Nausica Stergiou, General Manager of the Mark Taper Forum and Kirk Douglas Theatre

This process of production sharing was helmed by Yale Repertory Theatre Artistic Director Lloyd Richards—one of the great modern American theatre directors—and his producer Ben Mordecai, the only person other than Wilson to work on all 10 plays in the Cycle. Wilson traveled with the plays from theatre to theatre, analyzing and editing at each stop. It was this slow, methodical development process that enabled Wilson to perfect his works before they moved to New York.

Center Theatre Group participated in such production sharing for seven of Wilson’s 10 plays—The Piano Lesson (1990), Two Trains Running (1992), Seven Guitars (1996), Jitney (2000), King Hedley II (2000), and the World premieres of Gem of the Ocean (2003) and Radio Golf (2005).
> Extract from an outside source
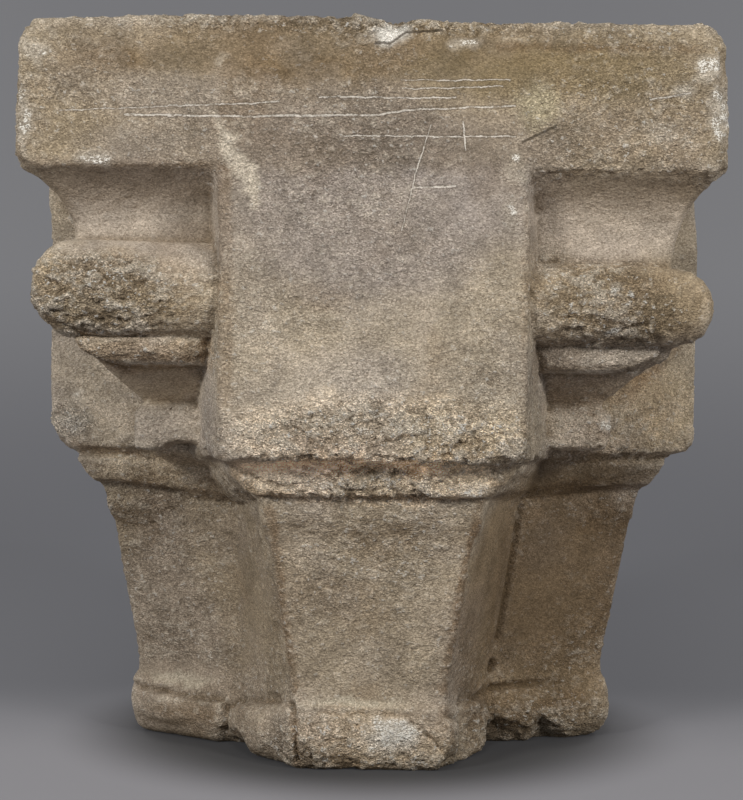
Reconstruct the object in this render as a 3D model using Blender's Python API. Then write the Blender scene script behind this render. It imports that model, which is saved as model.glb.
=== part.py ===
"""A stone capital carved from one block: a square abacus over four splayed arms, a moulded
console under each corner of the abacus, and a cross-shaped shaft that tapers to a foot roll.

Metres, +Z up. The origin is the centre of the underside, and the front faces -Y.
"""

import math

import bmesh
import bpy
from mathutils import Matrix, Vector, noise

# The block
BLOCK_WIDTH = 0.300
BLOCK_HEIGHT = 0.325
ABACUS_HEIGHT = 0.0615
ABACUS_CORNER_WEAR = 0.0030
TOP_EDGE_WEAR = 0.0016

# The mouldings of a console, from the abacus down. Each depth is measured inwards.
CAVETTO_HEIGHT = 0.0335
CAVETTO_DEPTH = 0.0210
ROLL_HEIGHT = 0.0405
ROLL_PROJECTION = 0.0165
OVOLO_HEIGHT = 0.0095
OVOLO_DEPTH = 0.0103
OVOLO_LIP = 0.0010  # the ovolo's foot stands this far out from the top of the taper
TAPER_DEPTH = 0.0170
BOSS_HEIGHT = 0.0165
BOSS_PROJECTION = 0.0048
BOSS_RISE = 0.0015  # from the arms' lower arris up to the boss's underside
BOSS_EDGE_WEAR = 0.0012
BOSS_CORNER_WEAR = 0.0048
BOSS_SHOULDER = 0.75  # the boss's sides are upright up to this share of its height
CONSOLE_CORNER_WEAR = 0.0022
ROLL_CORNER_WEAR = 0.0065
CONSOLE_FALL = 0.0036  # the mouldings run this much lower at the block's right than at its left

# The four arms, which run from the cove up to the top bed
ARM_WIDTH = 0.1296
ARM_SPLAY = math.radians(15.8)  # each side of an arm widens by this angle as it goes back
ARM_STEP = 0.0004  # an arm's face stands this far in front of the abacus
ARM_EDGE_WEAR = 0.0012

# The cove and band under the arms. Inset is measured from an arm's face, narrowing from its edge.
ARRIS_HEIGHT = 0.0026
ARRIS_INSET = 0.0026
COVE_HEIGHT = 0.0054
COVE_INSET = 0.0136
COVE_NARROWING = 0.0045
BAND_HEIGHT = 0.0086
BAND_INSET = 0.0188
BAND_NARROWING = 0.0118
TUCK_HEIGHT = 0.0044
ARRIS_TURN = 0.10  # share of the way that a re-entrant corner has moved to the shaft's corner
COVE_TURN = 0.45
BAND_TURN = 0.72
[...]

The plays left a trail of awards in their wake. Our co-production (with Yale Repertory Theatre) of The Piano Lesson alone won four NAACP awards, five Drama-Logue Awards, an LA Drama Critics Circle Award, five Tony Award® nominations, and a Pulitzer Prize for the playwright. Our co-production of Jitney at the Royal National Theatre of Great Britain won the Olivier Award for Best New Play.
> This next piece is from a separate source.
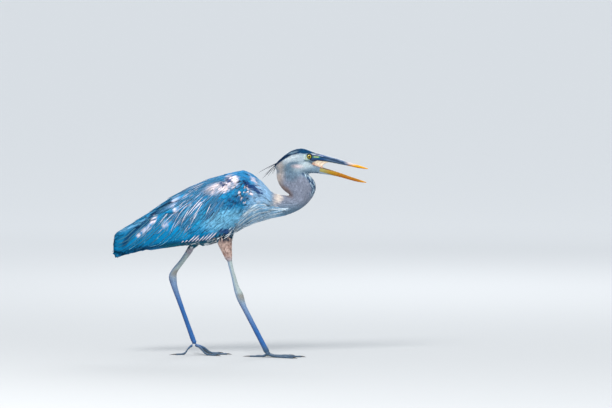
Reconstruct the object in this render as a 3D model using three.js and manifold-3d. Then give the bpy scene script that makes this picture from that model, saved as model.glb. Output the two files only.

"It was an incredible period, for us and for him," said Nausica Stergiou, General Manager of the Mark Taper Forum and Kirk Douglas Theatre. "It was that magical, perfect collaboration between August and us as a theatre, helping him complete this Cycle that was so important to him."

Gem of the Ocean premiered at the Taper in 2003, featuring Phylicia Rashad, who directs our 2016 production of Ma Rainey, as Aunt Esther, one of Wilson’s preeminent characters. The performance would earn her a Tony nomination.
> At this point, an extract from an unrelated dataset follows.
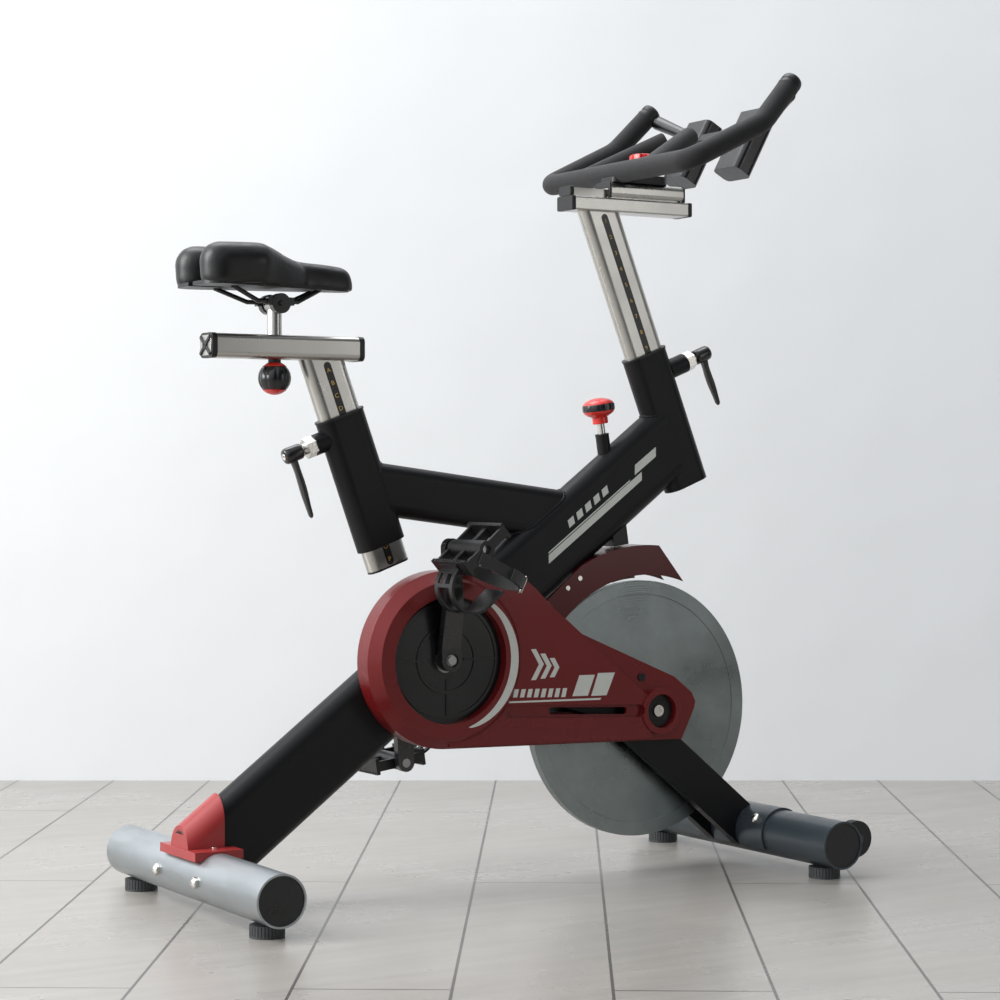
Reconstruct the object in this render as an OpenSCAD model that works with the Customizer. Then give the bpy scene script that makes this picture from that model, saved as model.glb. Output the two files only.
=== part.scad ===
/* [Stabilisers] */
// Distance between the centres of the front and rear stabiliser bars
bar_spacing = 978; // [900:1:1060]
// Length of each stabiliser bar
bar_length = 544; // [500:1:600]
// Outside diameter of each stabiliser bar
bar_d = 76; // [70:1:80]
// Height of a levelling foot, from the floor to the underside of the bar
foot_h = 18; // [14:1:24]
// Diameter of a levelling foot
foot_d = 50; // [40:1:56]
// Distance between the two feet of one bar
foot_spread = 450; // [400:1:460]
// Diameter of a transport wheel
wheel_d = 58; // [50:1:60]

/* [Frame] */
// Slope of the main beam above the floor, in degrees
beam_angle = 37; // [36:0.5:38]
// Height of the main beam's flat-oval section
beam_h = 120; // [110:1:124]
// Width of the main beam's flat-oval section
beam_w = 50; // [46:1:52]
// Height of the flat-oval section of the seat, head and top tubes
tube_h = 80; // [78:1:84]
// Width of the flat-oval section of the seat and head tubes
tube_w = 40; // [38:1:42]
// Wall of the frame tubes
tube_wall = 2.5; // [2:0.1:3]
// Lean of the seat tube, in degrees from the forward direction
seat_angle = 110; // [108:0.5:112]
// Lean of the head tube, in degrees from the forward direction
head_angle = 111.5; // [110:0.5:113]
// Length of the seat tube
seat_tube_length = 207; // [195:1:215]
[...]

"August Wilson always entered the room quietly. He would sit through rehearsals quietly. Sometimes he would do some drawings on a pad. After rehearsals he would ball up the drawings and throw them in the trashcan. Many times I’ve wondered what those drawings were. I know they weren’t meaningless because he was always listening," said Rashad of her experience working with the playwright.

In 2005, Wilson completed The American Century Cycle with Radio Golf. It was also the last play he would ever write. Though he had always traveled with his plays, had always sat in the theatres where they ran, he was too ill to accompany Radio Golf to the Taper. He died two weeks after its premiere.

Radio Golf was also Gordon Davidson’s final production as Artistic Director. "I cannot express how honored I am to be concluding my tenure at the Taper with such a historic event," he wrote at the time.

In 2013, at the invitation of Artistic Director Michael Ritchie, Phylicia Rashad brought Wilson’s Joe Turner’s Come and Gone to the Taper to move the Cycle further to completion. "It is an honor and a privilege to continue to give August Wilson’s work a stage and an artistic home in Los Angeles," said Ritchie. "The history and humanity his plays depict are more important now than ever."

August Wilson always entered the room quietly. He would sit through rehearsals quietly. Sometimes he would do some drawings on a pad. After rehearsals he would ball up the drawings and throw them in the trashcan. Many times I’ve wondered what those drawings were. I know they weren’t meaningless because he was always listening.

Phylicia Rashad

Center Theatre Group’s commitment to Wilson extends far beyond our stages and into our education programs. We are the Southern California home of the August Wilson Monologue Competition and host teaching artists at L.A. schools through the August Wilson In-School Residency Program. "These programs are part of our tradition of nurturing new voices in the American theatre," said Director of Social Strategy, Innovation and Impact Leslie K. Johnson. "They enable students from all walks of life to discover August Wilson’s profound and deeply relevant works of art, explore their own creative voices, and learn more about our shared history and themselves."

Perhaps it is this deep, artistically familial relationship to August that makes his presence, even after his death, so profound at Center Theatre Group. For those who work here, whether they have been here for 30 years or six months, there is a tacit understanding of the spiritual weight of completing The American Century Cycle on our stages. With Ma Rainey's Black Bottom, we go back to the beginning, just as we near the end.